Property insurance in Spain
All Spanish residential property owners are legally obligated to have home insurance to cover the value of the property. Life insurance is not mandatory but many lenders require borrowers to take out life insurance policies sufficient to pay off the outstanding mortgage balance.
You may also want to consider getting mortgage insurance, which would protect you if you can’t make mortgage payments. Having an active life insurance policy and a mortgage insurance policy before applying for a mortgage may even provide access to better interest rates.
Tax considerations and deductions in Spain
Non-residents of Spain are liable to pay Spanish income tax and a potential tax on Spanish assets. If you spend more than 183 days in Spain, however, you may be considered a resident for tax purposes.
This will expose you to pay 19–21% tax on capital gains (if you sell your property).
You may also be subject to pay wealth taxes on your worldwide assets. If your assets are greater than €2m you can be required to pay a tax of up to 2.5% of your total worldwide asset value. Read more in our full guide to taxes in Spain.
In addition to taxing rental property income, Spain also levies a property tax between 1% and 2% of the property’s value per year, depending on location. You may also be subject to a special assessment of 3% per year for the right to own property in Spain.
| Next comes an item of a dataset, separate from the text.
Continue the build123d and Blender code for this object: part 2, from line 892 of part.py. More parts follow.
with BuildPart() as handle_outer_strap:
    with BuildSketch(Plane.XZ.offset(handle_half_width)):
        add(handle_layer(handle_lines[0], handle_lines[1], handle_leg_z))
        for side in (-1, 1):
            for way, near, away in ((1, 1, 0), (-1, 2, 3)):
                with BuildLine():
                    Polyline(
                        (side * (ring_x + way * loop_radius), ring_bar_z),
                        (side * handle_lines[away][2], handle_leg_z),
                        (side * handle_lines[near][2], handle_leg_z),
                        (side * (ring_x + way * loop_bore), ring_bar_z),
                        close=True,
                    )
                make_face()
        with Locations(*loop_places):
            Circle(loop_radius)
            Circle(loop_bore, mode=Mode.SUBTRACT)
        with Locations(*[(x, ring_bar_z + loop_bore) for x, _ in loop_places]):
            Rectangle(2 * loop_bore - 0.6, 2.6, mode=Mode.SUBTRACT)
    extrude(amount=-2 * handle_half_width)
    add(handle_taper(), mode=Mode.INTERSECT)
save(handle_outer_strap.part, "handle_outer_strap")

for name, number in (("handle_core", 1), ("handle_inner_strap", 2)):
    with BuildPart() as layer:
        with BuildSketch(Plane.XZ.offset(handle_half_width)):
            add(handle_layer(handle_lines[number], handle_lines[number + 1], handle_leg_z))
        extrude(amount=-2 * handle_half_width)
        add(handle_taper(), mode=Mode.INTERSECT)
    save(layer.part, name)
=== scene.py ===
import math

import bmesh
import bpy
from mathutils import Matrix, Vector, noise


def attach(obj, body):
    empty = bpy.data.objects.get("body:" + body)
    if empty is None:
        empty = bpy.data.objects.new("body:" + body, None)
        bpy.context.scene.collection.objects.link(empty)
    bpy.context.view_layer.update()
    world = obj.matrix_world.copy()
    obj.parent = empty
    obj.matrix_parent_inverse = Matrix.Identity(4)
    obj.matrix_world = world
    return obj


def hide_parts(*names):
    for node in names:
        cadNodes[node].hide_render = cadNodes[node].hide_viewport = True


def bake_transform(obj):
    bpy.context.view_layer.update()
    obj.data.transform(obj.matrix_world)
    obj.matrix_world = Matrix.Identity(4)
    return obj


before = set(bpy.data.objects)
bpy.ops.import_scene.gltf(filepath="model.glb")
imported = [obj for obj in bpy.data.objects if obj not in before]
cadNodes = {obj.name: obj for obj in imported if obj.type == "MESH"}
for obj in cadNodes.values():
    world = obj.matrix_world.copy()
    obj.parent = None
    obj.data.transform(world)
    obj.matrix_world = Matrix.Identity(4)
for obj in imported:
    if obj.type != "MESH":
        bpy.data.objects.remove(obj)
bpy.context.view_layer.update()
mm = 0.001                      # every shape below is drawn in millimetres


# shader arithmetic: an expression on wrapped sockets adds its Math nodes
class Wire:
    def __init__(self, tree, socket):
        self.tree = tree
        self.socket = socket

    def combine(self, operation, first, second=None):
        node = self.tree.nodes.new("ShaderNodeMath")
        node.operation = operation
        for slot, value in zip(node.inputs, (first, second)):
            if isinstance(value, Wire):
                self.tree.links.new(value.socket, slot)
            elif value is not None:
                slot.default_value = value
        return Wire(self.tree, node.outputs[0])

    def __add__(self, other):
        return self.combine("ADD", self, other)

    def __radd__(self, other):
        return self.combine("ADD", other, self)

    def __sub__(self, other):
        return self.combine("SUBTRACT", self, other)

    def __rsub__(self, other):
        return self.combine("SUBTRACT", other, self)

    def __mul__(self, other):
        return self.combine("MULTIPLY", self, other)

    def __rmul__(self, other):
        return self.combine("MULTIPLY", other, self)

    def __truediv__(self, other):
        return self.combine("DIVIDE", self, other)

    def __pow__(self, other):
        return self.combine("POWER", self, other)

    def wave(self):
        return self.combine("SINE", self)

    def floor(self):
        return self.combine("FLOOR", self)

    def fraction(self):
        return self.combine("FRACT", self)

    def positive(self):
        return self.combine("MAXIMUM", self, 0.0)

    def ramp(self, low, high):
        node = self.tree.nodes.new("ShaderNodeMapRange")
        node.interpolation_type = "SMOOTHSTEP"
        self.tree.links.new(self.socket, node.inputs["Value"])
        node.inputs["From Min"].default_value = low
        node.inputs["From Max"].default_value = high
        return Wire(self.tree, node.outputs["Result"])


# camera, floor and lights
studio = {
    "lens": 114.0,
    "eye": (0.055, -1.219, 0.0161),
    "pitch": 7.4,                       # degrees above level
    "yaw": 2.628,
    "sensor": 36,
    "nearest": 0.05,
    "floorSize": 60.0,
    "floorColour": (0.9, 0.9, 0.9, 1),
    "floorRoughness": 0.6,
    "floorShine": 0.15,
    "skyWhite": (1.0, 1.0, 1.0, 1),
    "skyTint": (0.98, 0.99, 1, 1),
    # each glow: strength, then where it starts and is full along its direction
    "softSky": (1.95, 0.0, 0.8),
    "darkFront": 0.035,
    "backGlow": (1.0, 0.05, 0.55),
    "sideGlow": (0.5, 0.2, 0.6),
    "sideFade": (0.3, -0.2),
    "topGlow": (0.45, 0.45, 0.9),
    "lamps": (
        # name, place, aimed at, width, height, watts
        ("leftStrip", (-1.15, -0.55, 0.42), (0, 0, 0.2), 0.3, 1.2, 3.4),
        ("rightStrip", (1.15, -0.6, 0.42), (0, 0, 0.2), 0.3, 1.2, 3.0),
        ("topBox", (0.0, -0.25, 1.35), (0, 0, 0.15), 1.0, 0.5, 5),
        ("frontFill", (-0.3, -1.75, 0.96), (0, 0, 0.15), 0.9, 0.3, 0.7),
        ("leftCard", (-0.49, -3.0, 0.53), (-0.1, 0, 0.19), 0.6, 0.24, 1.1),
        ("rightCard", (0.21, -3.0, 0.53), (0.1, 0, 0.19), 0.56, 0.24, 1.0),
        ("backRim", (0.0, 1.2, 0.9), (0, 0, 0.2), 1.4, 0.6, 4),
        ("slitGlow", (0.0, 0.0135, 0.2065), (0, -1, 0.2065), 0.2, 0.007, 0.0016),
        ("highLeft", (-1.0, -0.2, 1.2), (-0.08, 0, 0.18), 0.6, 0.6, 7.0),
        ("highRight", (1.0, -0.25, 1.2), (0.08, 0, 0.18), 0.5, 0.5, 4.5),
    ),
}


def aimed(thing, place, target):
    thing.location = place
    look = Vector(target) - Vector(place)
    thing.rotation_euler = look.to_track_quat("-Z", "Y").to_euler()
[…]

The good news, however, is that Spain allows for deducting mortgage interest, repairs, maintenance, leasing fees, and up to 3% depreciation of the purchase price of a home.
Before applying for a Spanish mortgage
Before applying for a Spanish mortgage, you will need a Número de Identificación de Extranjeros (NIE) – an identification number for foreigners.
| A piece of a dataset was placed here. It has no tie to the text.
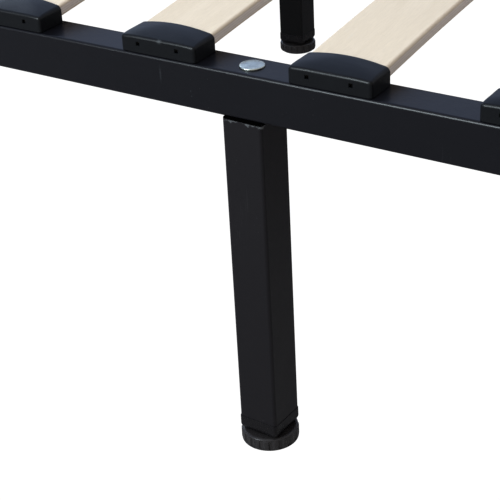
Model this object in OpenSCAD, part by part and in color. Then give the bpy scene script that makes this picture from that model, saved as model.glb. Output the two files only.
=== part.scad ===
// Metal bed frame: a black steel frame of rectangular tube on square legs, with two rows of
// sprung wooden slats held in plastic caps, a centre beam and screw-in levelling feet.
// Millimetres, +Z up. X runs along the bed from its head (-X) to its foot (+X), Y across it.
// The origin is on the floor under the middle of the frame.

/* [Frame] */
// Length over the end plugs of the side rails
bed_l = 1900; // [1880:10:2000]
// Width over the side rails
bed_w = 1340; // [1200:10:1500]
// Height of the rail tubes
rail_h = 31; // [30:0.5:36]
// Width of the rail tubes
rail_w = 28.5; // [26:0.5:30]
// Outer radius of the tubes' corners
tube_r = 2.25; // [2:0.25:3]
// Wall thickness of all the tubes
wall = 1.5; // [1.2:0.1:1.8]

/* [Legs] */
// Height of the rails' underside above the floor
under_rail = 253; // [180:1:350]
// Outer side of the square leg tubes
leg_side = 30; // [29:0.5:32]
// Distance from the middle leg of a side rail to its end legs, in slat pitches
end_leg_pitches = 6; // [4:1:6]
// How far each leg of the centre beam stands inwards of the middle between two slats
beam_leg_shift = 6; // [0:1:8]
// Turn of the left middle leg about its bolt, as a leg on one bolt seldom stands quite square
left_mid_turn = -2; // [-5:1:5]

/* [Slats] */
// Number of slats in each row
slat_count = 14; // [12:2:14]
// Distance between the middles of neighbouring slats
slat_pitch = 125; // [110:1:126]
// Width of a slat
slat_w = 53; // [50:0.5:53]
// Thickness of a slat
slat_t = 8.75; // [7.5:0.25:8.75]
// Height of a slat's arch over its ends
slat_rise = 18; // [8:1:18]
// Width of a slat cap
cap_w = 57.5; // [55:0.5:60]
// Depth of a slat cap along the slat
cap_d = 23.25; // [22:0.25:25]
// Height of a slat cap at the middle of its mouth
cap_h = 14.5; // [14.5:0.25:16]
// Drop of the cap's crown from its middle to its sides
cap_crown = 3.1; // [2:0.1:3.1]
// Drop of the cap's top from its mouth to its outer face
cap_fall = 3.4; // [3:0.2:4.4]

/* [Levelling feet] */
// Diameter of a foot over its ribs
foot_d = 41; // [38:1:50]
// Thickness of a foot
foot_t = 10.75; // [9.75:0.25:12]
// Number of ribs round a foot
foot_ribs = 18; // [16:1:32]
// How far a foot can be screwed out
foot_travel = 12.5; // [5:1.25:15]

/* [Hidden] */
$fn = 48;
eps = 0.01;
bolt_r = 4;               // M8 throughout
thread_gap = 0.05;        // radial clearance of a shaft in its thread
bolt_hole_r = 4.5;
head_d = 16.5;
head_h = 2.3;
nut_af = 13;
nut_h = 6.5;
rail_top = under_rail + rail_h;
plug_flange = 3;
plug_l = 12;
rail_l = bed_l - 2 * plug_flange;
rail_y = bed_w / 2 - rail_w / 2;
end_rail_x = rail_l / 2 - rail_w / 2;
end_rail_in = rail_l / 2 - rail_w;

plate_t = 3;              // steel plate of the brackets
plate_h = 26;
bracket_l = 45;
gusset_l = 30;
bracket_bolt_x = [end_rail_in - 14, end_rail_in - 33];
hanger_l = 35;
hanger_gap = 0.3;
hanger_side = rail_w / 2 + hanger_gap + plate_t;
beam_l = 2 * (end_rail_in - 2);
beam_bolt_x = end_rail_in - 20;

leg_gap = 1.3;            // shadow gap between the leg tube and the rail
leg_top = under_rail - leg_gap;
leg_plate_t = 4;
seam_w = wall - 0.3;       // weld seams of the top plate
seam_h = leg_gap - 0.1;
leg_in = leg_side - 2 * wall;
leg_bolt_l = rail_h + leg_plate_t + nut_h + 2;

collar_t = 2.5;           // hexagon on a foot's stud
foot_well = 1.75;         // depth of the well in a foot's top, round the hexagon
foot_well_d = 18;
insert_z = foot_t - foot_well + collar_t;
insert_collar_h = 10.5;
insert_proud = 0.35;
insert_taper = 1.4;
insert_taper_h = 3;
insert_plug_h = 15;
insert_slack = 0.1;
insert_boss_d = 16;
leg_bottom = insert_z + insert_collar_h;
stud_head_d = 16;
stud_head_t = 2.5;
stud_head_z = 1.5;
thread_grip = 11;         // thread still held by the insert when a foot is screwed right out
stud_top = insert_z + thread_grip + foot_travel;
foot_pocket_d = 19;
rib_h = 0.5;
foot_rim_drop = 0.75;     // height of the slope round the edge of a foot's top
foot_rim_w = 1.5;         // width of that slope
foot_lip_t = 1.2;         // base of a foot, almost as wide as its ribs

cap_base = 0.8;           // plastic under a slat's end
cap_inset = 0.75;         // from the rail's outer face to the cap
cap_wall = 3.75;
pocket_gap = 0.15;
slat_end_gap = 0.25;
edge_r = 2;               // rounding of a slat's edges
holder_d = 2 * cap_d;
holder_web = 6;
peg_r = 3;
peg_hole_r = 3.25;
peg_l = 5;
peg_x = 14;
cap_hole = 2.5;
cap_hole_x = [-15.3, 14.6];
cap_hole_z = 6.2;

slat_y_out = bed_w / 2 - cap_inset - cap_wall - slat_end_gap;
slat_y_in = holder_web / 2 + slat_end_gap;
slat_y = (slat_y_out + slat_y_in) / 2;
slat_half = (slat_y_out - slat_y_in) / 2;
slat_r = (slat_half * slat_half + slat_rise * slat_rise) / (2 * slat_rise);
slat_angle = asin(slat_half / slat_r);
slat_end_z = rail_top + cap_base;

function slat_x(i) = (i - (slat_count + 1) / 2) * slat_pitch;
side_leg_x = [for (s = [-1:1]) s * end_leg_pitches * slat_pitch];
beam_leg_x = [for (s = [-1, 1]) s * (3 * slat_pitch - beam_leg_shift)];

// Every leg: its name, its place and its turn
LEGS = [
    ["left_head", [side_leg_x[0], -rail_y], 0],
    ["left_mid", [side_leg_x[1], -rail_y], left_mid_turn],
    ["left_foot", [side_leg_x[2], -rail_y], 0],
    ["right_head", [side_leg_x[0], rail_y], 0],
    ["right_mid", [side_leg_x[1], rail_y], 0],
    ["right_foot", [side_leg_x[2], rail_y], 0],
    ["centre_head", [beam_leg_x[0], 0], 0],
    ["centre_foot", [beam_leg_x[1], 0], 0]
];
SIDES = [["left", -1], ["right", 1]];

function two(i) = i < 10 ? str("0", i) : str(i);

// ---------- shared shapes ----------

module rounded_rect(w, h, r) {
    square([w - 2 * r, h], center = true);
    square([w, h - 2 * r], center = true);
    for (x = [-1, 1], y = [-1, 1])
        translate([x * (w / 2 - r), y * (h / 2 - r)]) circle(r = r);
}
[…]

This number is similar to a US Social Security number or a British National Insurance number. You cannot purchase property or get a mortgage in Spain without an NIE.
If you’re in Spain, you can start the NIE application process at any local police station. Outside of Spain, the best way to apply for an NIE is to contact your local Spanish consulate.
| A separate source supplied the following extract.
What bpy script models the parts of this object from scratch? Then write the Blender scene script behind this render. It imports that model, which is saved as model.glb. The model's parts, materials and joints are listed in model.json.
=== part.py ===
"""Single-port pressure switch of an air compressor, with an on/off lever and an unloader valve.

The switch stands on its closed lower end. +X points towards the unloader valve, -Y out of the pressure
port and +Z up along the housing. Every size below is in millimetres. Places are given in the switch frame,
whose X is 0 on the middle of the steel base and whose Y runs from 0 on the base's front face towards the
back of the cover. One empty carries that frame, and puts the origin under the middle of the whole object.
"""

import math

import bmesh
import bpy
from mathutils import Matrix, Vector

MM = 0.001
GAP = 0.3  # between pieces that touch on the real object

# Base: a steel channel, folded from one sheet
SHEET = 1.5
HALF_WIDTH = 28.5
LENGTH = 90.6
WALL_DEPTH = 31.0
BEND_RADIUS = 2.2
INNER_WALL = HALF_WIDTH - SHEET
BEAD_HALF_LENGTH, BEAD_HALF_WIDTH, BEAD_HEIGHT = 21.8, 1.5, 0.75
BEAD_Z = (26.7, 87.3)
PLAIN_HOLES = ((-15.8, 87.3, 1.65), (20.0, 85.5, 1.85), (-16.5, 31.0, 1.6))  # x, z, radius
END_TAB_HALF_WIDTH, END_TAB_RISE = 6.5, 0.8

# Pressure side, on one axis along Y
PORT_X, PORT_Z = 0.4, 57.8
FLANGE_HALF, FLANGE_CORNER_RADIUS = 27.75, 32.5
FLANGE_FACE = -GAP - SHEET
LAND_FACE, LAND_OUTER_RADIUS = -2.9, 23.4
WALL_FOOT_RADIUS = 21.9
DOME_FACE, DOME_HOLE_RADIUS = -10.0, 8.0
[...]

When applying for an NIE, you will need the following documents:
- A completed EX-15 form
- Supporting document(s) to show why you need an NIE
- Copy of your passport pages and original passport
- Two passport-sized photos
- €9–€12 fee to submit tax form 790
How to apply for Spanish mortgages
Most of the larger Spanish banks offer mortgages to non-residents, most notably Banco Santander Central Hispano, Banco Bilbao Vizcaya Argentaria (BBVA) and CaixaBank. You can also secure a mortgage through an international bank such as Chase or IMS.
When applying for a mortgage for Spanish property, the best advice is to start early and shop around. While the official mortgage process can only start after a sales agreement has been reached, it is both possible and advisable to start developing your mortgage concurrent with your real estate shopping.
There are many financial products available for non-residents, and the terms of any specific product may place limits on which properties you can qualify to purchase.
Documents to apply for a Spanish mortgage
Whether you go through a Spanish or an international mortgage lender, you will need – at a minimum – the following items:
- NIE number
- Proof of employment or income
- A pre-agreement with the seller
- Proof that the property tax is paid to date
- Details of your current debts and mortgages
- Copies of all your existing property deeds (in Spain and elsewhere)
- Records of your current assets
- Any prenuptial agreements (if applicable).
Once you submit your completed file to the bank and the underwriters have processed everything, the bank will make you a mortgage offer. This may not be the bank’s best offer, so don’t be afraid to take it to a competitor. Often the competitor will try to provide you a better offer – which you can then take to the original bank to see if they are willing to improve their original offer.
Extra costs of applying for a mortgage
While you don’t need to specifically pay to get a mortgage offer, advice or consultation, you may need to pay for a property appraisal, local attorney or Spanish translator (one who does not work for the mortgage lender).